Investigating the technical architecture required to support direct digital wallet integration for a large fan base reveals several significant engineering considerations as of mid-2025:
Managing the inherent fragmentation across the digital asset space necessitates building complex integration layers. Supporter service platforms must engineer middleware capable of interfacing reliably with a growing number of distinct blockchain networks and an even wider variety of user-facing wallet applications, each potentially employing different technical standards and protocols, presenting a continuous maintenance burden.

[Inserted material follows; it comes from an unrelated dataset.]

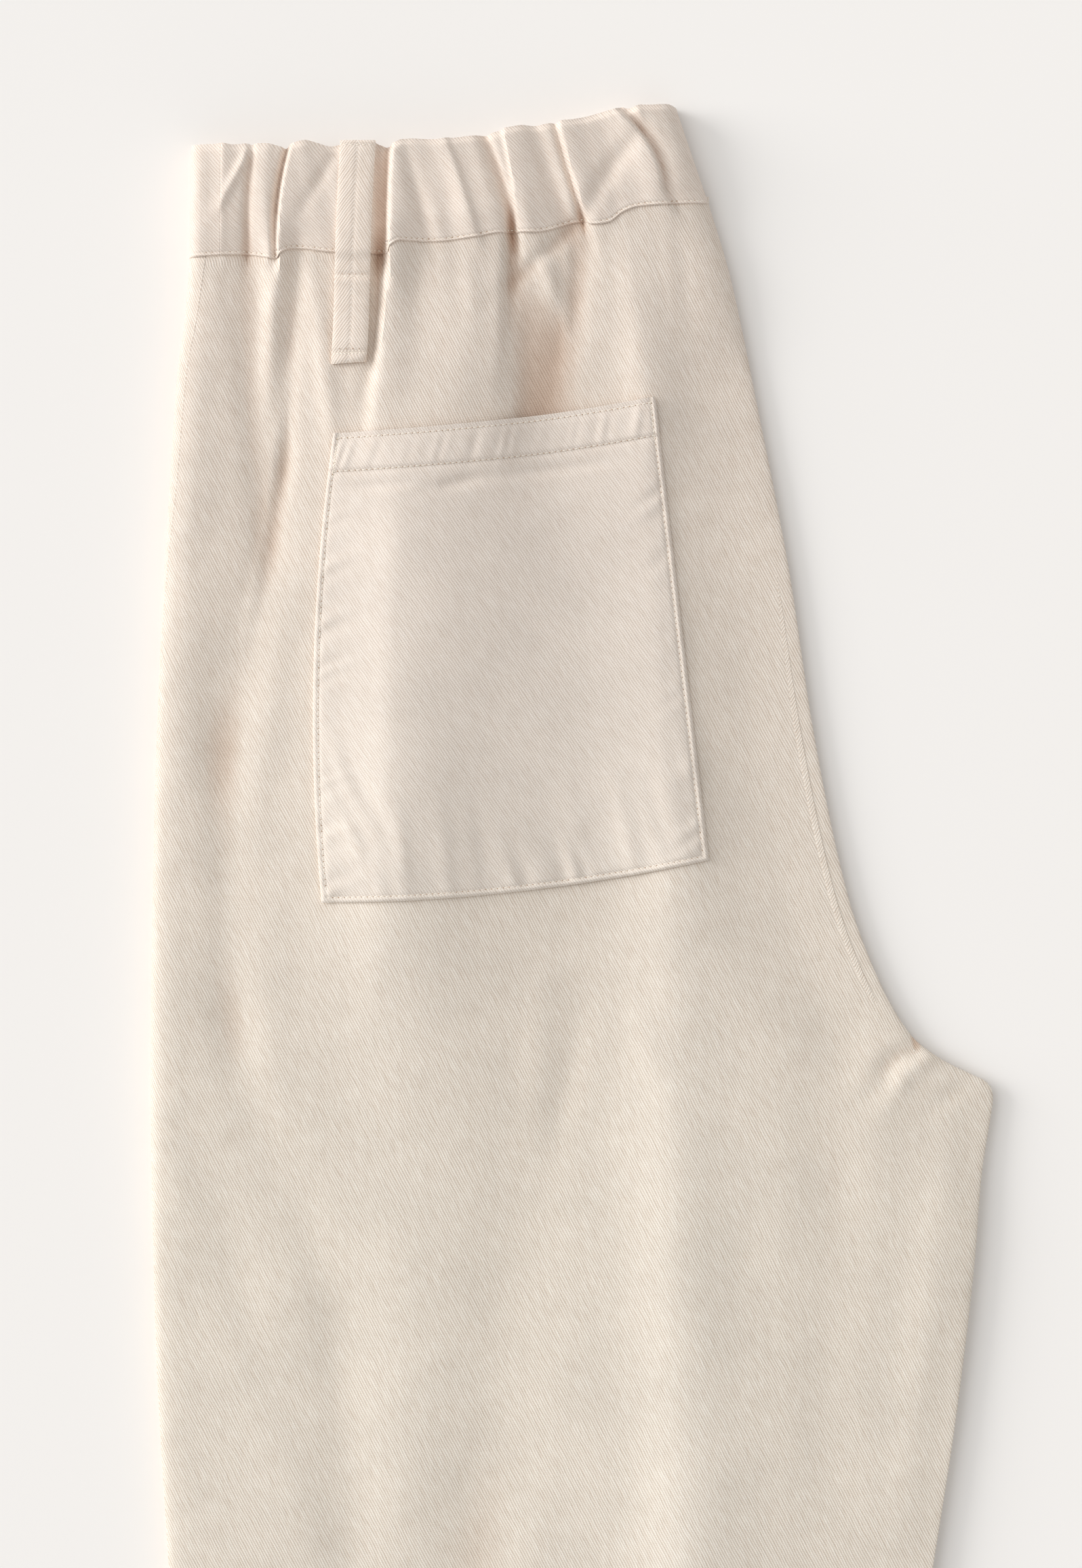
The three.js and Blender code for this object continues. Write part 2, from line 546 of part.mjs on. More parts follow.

There's a technical exploration into using cryptographically signed messages from a fan's wallet not just for authorizing asset transfers but as a form of secure, decentralized identity authentication for accessing premium content or exclusive platform features, moving towards a potential future where wallet ownership serves partly as a digital passport within the fan ecosystem.
Scaling the processing of high-volume, potentially low-value interactions initiated directly from tens or hundreds of thousands of fan wallets presents a non-trivial real-time data challenge, requiring robust backend infrastructure capable of ingesting, validating, and reconciling these decentralized inputs efficiently, even when leveraging Layer 2 solutions to manage on-chain costs and throughput.
The point where a fan is technically prompted to connect their digital wallet to a club-operated supporter service platform introduces a critical security attack vector, demanding sophisticated application-level validation and user education to mitigate risks like malicious contract prompts or phishing attempts designed to compromise wallet security.
Connecting the pseudonymous activity logs technically generated by on-chain wallet interactions – such as verifying token ownership or recording interaction with a smart contract to claim a benefit – with a fan's established identity profile held within traditional, off-chain club customer relationship management systems requires sophisticated data pipeline engineering and identity resolution algorithms, posing challenges for unified fan data views.